In classical mythology, Pluto, the god of the underworld, abducted the maiden Proserpine to make her his wife and the queen of Hades. Turner, in this entry from the 1839 Royal Academy exhibition, depicted the moment when Pluto’s fiery chariot erupts earthward, burning the meadow and terrifying Proserpine’s attendants. The setting, equally dramatic, is a fantasy based upon the hills, gorges, waterfalls, and ruins at Tivoli, an ancient village near Rome.
Displayed at the Royal Academy in 1843, Turner’s late view of Venice shows the Customs House, or Dogana, from an angle opposite to that seen in his 1834 picture. Behind the Dogana, the domes of the Church of Santa Maria della Salute rise against the vibrantly luminous sky. Although his early works had made Turner wealthy and famous, this later style—in which light evaporates the solid forms—was far too avant-garde for his contemporaries to comprehend. In retrospect, however, it is such late works that had the most impact upon subsequent landscapists. (The parapet at the bottom right is formally inscribed with Turner’s full initials, JMWT; informally, friends called him Bill.)

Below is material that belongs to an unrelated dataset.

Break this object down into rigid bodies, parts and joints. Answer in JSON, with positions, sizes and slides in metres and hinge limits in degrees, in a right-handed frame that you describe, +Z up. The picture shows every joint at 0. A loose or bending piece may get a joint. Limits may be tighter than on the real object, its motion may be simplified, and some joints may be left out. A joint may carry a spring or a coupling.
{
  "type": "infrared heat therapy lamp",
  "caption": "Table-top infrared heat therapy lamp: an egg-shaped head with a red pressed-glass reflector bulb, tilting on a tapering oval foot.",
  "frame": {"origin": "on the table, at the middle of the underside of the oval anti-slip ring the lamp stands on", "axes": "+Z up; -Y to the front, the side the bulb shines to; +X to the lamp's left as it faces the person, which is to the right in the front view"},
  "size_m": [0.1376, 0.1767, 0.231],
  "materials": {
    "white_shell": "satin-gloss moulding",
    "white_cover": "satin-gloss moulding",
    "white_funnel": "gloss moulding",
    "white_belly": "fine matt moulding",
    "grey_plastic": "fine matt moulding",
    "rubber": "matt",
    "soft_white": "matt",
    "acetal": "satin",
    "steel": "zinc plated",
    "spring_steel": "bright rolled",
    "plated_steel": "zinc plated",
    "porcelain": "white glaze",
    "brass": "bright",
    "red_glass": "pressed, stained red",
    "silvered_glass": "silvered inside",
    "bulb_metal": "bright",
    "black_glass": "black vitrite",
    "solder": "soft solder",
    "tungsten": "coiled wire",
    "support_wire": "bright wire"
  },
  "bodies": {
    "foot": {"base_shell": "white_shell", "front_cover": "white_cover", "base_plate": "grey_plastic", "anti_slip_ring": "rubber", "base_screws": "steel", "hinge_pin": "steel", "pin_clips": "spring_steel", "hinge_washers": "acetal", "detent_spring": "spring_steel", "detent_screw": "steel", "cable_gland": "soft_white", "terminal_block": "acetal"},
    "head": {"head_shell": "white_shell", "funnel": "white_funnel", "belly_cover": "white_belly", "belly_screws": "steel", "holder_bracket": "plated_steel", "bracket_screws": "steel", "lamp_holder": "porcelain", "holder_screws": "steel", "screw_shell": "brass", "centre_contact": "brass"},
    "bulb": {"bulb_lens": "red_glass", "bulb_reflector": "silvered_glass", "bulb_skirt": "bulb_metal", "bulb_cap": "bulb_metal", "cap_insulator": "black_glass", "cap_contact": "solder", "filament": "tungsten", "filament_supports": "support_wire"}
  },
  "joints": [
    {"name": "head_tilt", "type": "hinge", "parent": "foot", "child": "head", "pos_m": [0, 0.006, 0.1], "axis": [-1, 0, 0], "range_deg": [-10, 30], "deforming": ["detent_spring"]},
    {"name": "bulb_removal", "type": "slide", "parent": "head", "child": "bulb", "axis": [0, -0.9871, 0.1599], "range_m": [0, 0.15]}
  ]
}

While Noah and his wife sleep in their tent, the biblical Flood begins. In a spiraling vortex of rain and moonlight, birds and beasts head toward the distant Ark. This is a preliminary version of a canvas shown in the 1843 Royal Academy. Now in London’s Tate Gallery, the final work uses stronger color contrasts but is equally evocative and sketchy.
As barges and gondolas slowly cross the Venetian lagoon, the misty city vanishes in the twilight. John Ruskin, the major art critic who was one of Turner’s few champions later in his career, hailed the canvas as “the most perfectly beautiful piece of colour of all that I have seen produced by human hands.” In the Royal Academy catalogue for 1844, this entry was accompanied by a quotation that Turner himself rewrote from Lord Byron’s poem Childe Harold:
“The moon is up, and yet it is not night,
The sun as yet disputes the day with her.”